In the fictional 19th century world of Airborn, luxury airships ply their trade in passengers and cargo hundreds of feet above the Pacificus, veering away from uncharted skies and sailing over mysterious islands inhabited as we learn by mysterious creatures-all very reminiscent of Jules Verne and H.G. Wells. Chief among these transports is the 900-foot, 14-storey, 2-million pound-yes, 2 million pound-Aurora, propelled aloft by hydrium the lightest of lighter than air gasses. She's also home for 15-year-old Matt Cruse, her cabin boy since his father fell to his death in her service two years earlier. Guided by his father's unseen hand Matt aspires to become a Sailmaker and then ship's captain so he has learned every inch of every nook and cranny of the ship's structure-knowledge that proves invaluable as his adventures unfold.
As we meet the likeable young fellow, he is nimbly scrambling about, helping the ship's crew rescue an aging and dying balloonist whose log depicts sketches of stange half-bat, half-cat creatures about which before expiring he tells Matt, "Kate ... would've loved them."
A year passes during which Matt's integrity is severely tested when Bruce Lunardi, the son of one of the ship's owners, is promoted over him. Despite the setback, Matt sucks up his disappointment and befriends a passenger, 15-year-old Kate de Vries, the granddaughter of the ailing balloonist Matt encountered a year earlier. Through the sharing of the old man's diary and the occasional bout of jealousy towards Bruce, the accommodating Matt and strong-willed Kate learn as much about themselves and their attraction to each other as they do about the eerie "cloud cat" creatures Kate is determined to find and photograph in order to consolidate her grandfather's scientific legacy.
Besides sharing their affections, Matt and Kate are soon called upon to share a frightening experience when air pirates board the Aurora, robbing the passengers and in a frightful scene shooting the radio operator. As the brigands' ship scrambles away a storm blows it into the Aurora so that its propellers shred the liner's skins, allowing the precious hydrium to esape in a seeping hiss. Fortunately, the Aurora glides to an uncharted island, the very one where a disabled cloud cat has sought refuge and where as well the pirates have a secret village and there is a store of hydrium to replenish the Aurora.
Despite orders to remain close to the downed Aurora while it is being repaired, Matt, Kate and Bruce have a merry time escaping the claws of the cloud cat and the clutches of the pirates as they seek to bag a dead cloud cat's skeleton without letting the pirates know where the beached Aurora really is.
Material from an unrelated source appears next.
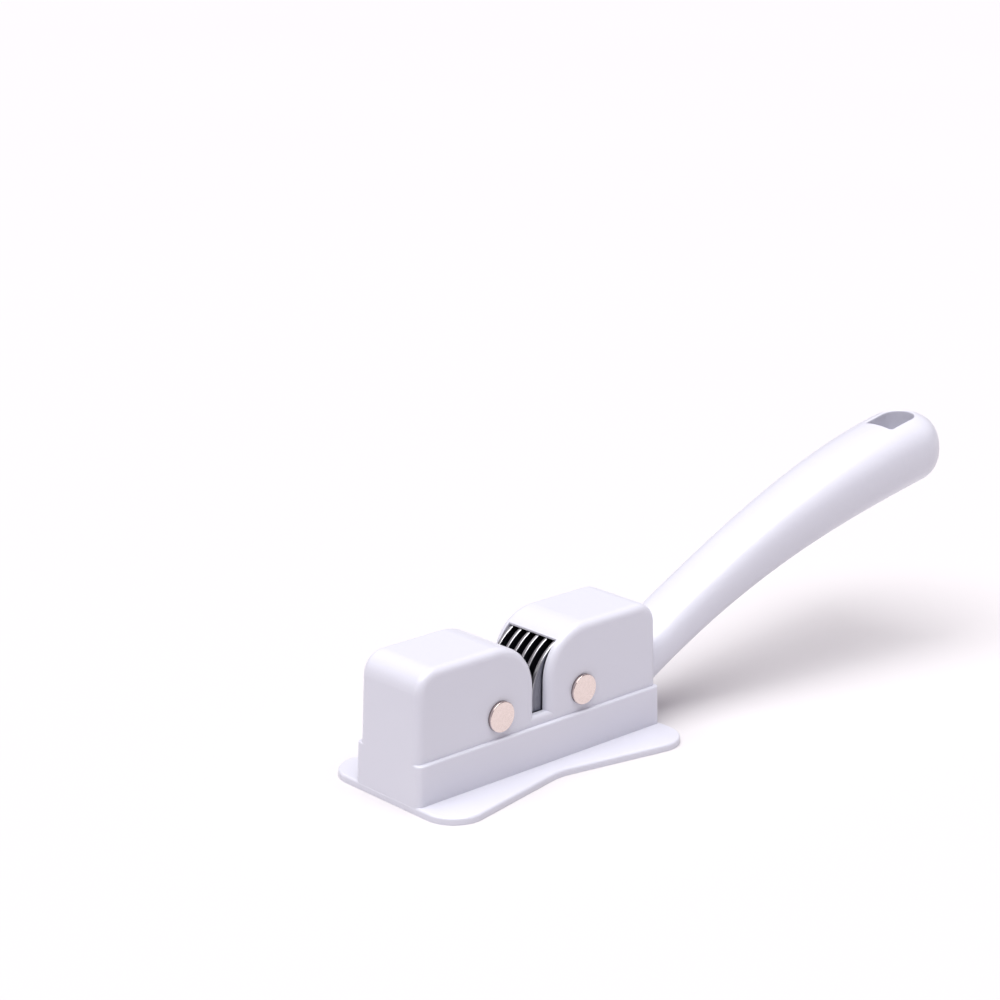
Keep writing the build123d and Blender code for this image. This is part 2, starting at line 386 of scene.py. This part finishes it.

Not to be outwitted, an eight-man party of the pirates finds and boards the ship, putting all of Matt's knowledge and skills to the test as he's forced to figure out a way to knock off the pirates one by one. The final encounter between Matt and the pirate captain is a tour de force. Ultimately wits and courage prevail, and the pirate slips from the Aurora's outer skin and disappears into the wild blue yonder. Unlike the pirate captain, Matt and Kate don't just disappear. They end up in Paris-Matt to attend the Airship Academy, and Kate to attend the university to further challenge the old boys' clubs of the times. And overhead the Aurora sails onward free of pirates and cloud cats.
There's the odd glitch in the story but there's more than enough tension, excitement and character development to provide for an enjoyable, entertaining read.